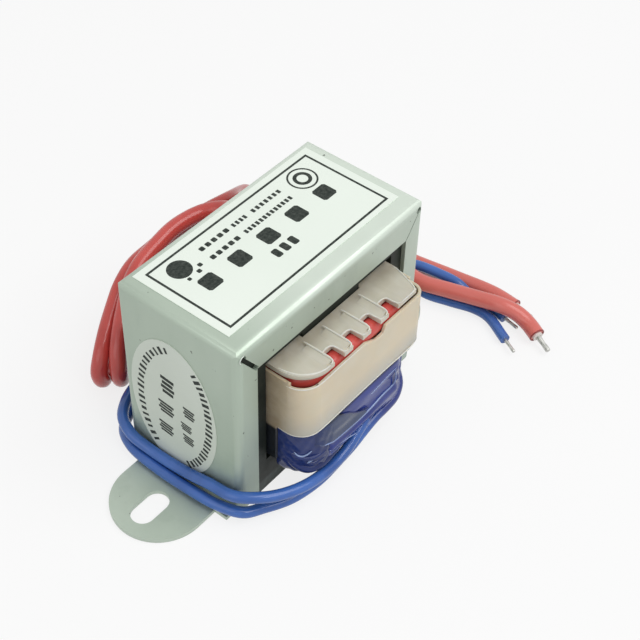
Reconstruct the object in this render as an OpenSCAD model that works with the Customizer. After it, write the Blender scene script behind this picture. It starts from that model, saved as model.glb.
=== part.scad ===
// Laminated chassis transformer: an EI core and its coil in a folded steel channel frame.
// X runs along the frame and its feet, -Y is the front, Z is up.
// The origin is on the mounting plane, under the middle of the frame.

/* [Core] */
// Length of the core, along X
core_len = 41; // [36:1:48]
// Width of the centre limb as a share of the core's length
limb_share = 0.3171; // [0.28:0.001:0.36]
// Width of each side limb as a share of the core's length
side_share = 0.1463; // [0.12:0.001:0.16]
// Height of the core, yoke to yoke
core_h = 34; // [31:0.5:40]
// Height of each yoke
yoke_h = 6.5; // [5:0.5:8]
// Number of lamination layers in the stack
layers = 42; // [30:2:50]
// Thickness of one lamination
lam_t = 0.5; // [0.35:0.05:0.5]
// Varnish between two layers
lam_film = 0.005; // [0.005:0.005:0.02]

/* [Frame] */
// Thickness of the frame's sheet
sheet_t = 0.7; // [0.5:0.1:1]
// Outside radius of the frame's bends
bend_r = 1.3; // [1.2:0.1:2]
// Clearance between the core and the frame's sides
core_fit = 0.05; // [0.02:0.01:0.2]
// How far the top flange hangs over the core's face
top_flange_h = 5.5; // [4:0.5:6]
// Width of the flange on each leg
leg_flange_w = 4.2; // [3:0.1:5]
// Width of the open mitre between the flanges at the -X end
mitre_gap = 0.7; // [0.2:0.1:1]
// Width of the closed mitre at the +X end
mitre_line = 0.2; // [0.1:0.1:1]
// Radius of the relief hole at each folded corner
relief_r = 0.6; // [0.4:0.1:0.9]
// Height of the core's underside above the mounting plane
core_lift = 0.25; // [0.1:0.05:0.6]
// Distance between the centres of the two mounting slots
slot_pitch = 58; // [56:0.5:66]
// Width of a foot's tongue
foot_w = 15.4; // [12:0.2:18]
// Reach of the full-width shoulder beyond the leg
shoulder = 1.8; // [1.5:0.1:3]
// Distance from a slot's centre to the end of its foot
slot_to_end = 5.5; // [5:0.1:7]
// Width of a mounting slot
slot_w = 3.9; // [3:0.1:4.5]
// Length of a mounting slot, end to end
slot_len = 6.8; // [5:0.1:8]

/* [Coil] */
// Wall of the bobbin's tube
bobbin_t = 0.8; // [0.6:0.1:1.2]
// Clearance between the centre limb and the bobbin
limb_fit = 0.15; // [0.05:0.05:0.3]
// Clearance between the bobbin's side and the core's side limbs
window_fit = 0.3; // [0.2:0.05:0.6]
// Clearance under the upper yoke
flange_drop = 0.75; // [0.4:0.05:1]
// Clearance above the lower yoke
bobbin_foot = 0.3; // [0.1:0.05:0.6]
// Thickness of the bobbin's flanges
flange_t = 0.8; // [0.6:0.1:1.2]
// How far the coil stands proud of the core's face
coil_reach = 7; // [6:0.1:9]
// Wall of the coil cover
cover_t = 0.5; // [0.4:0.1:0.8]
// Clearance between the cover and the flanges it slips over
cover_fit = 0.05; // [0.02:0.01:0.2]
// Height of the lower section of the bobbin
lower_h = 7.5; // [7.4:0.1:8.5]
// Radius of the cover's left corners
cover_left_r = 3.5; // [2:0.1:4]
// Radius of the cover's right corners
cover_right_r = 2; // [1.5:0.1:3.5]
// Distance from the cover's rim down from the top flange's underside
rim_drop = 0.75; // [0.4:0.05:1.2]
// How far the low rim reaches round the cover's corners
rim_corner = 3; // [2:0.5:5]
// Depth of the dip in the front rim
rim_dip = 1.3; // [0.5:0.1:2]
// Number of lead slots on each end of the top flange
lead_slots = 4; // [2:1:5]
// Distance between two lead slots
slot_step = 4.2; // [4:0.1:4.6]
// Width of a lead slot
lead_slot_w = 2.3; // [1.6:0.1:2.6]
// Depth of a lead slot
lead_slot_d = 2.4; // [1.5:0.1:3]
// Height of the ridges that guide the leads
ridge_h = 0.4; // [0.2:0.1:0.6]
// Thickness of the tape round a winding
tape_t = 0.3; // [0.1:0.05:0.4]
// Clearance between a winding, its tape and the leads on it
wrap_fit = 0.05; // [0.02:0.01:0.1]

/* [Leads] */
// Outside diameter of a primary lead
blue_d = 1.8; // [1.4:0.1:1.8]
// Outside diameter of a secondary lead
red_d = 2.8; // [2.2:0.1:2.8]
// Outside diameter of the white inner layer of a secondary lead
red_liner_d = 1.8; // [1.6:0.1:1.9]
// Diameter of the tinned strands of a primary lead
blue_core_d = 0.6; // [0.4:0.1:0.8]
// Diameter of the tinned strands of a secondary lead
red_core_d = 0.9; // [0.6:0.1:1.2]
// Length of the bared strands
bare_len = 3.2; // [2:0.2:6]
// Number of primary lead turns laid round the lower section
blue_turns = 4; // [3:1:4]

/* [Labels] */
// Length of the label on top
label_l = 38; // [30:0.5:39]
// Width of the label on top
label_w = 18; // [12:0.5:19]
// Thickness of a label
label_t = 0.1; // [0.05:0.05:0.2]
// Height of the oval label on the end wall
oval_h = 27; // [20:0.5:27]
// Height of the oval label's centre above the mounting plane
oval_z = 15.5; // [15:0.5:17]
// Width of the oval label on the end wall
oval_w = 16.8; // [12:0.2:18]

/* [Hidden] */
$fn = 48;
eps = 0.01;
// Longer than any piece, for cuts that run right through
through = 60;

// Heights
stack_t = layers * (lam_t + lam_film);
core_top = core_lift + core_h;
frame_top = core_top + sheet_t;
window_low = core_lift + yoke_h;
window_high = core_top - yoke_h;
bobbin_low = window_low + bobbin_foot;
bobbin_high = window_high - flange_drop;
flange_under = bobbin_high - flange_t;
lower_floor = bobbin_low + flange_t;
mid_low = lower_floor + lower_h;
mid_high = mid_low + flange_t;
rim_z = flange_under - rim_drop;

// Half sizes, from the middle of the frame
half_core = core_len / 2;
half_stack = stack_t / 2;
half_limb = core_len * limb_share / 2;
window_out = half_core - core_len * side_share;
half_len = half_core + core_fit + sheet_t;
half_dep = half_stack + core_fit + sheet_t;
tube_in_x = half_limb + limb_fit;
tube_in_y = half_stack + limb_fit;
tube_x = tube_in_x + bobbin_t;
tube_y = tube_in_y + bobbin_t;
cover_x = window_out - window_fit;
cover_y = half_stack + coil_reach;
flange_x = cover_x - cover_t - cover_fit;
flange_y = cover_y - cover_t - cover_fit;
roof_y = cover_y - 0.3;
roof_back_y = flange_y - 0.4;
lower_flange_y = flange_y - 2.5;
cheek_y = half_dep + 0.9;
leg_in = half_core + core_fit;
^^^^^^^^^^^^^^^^
EXERCISE AIM:
Where a line holds "that", copy it out.

PROBLEM SOLUTION:
Reconstruct the object in this render as an OpenSCAD model that works with the Customizer. After it, write the Blender scene script behind this picture. It starts from that model, saved as model.glb.
// Height of the ridges that guide the leads
// Longer than any piece, for cuts that run right through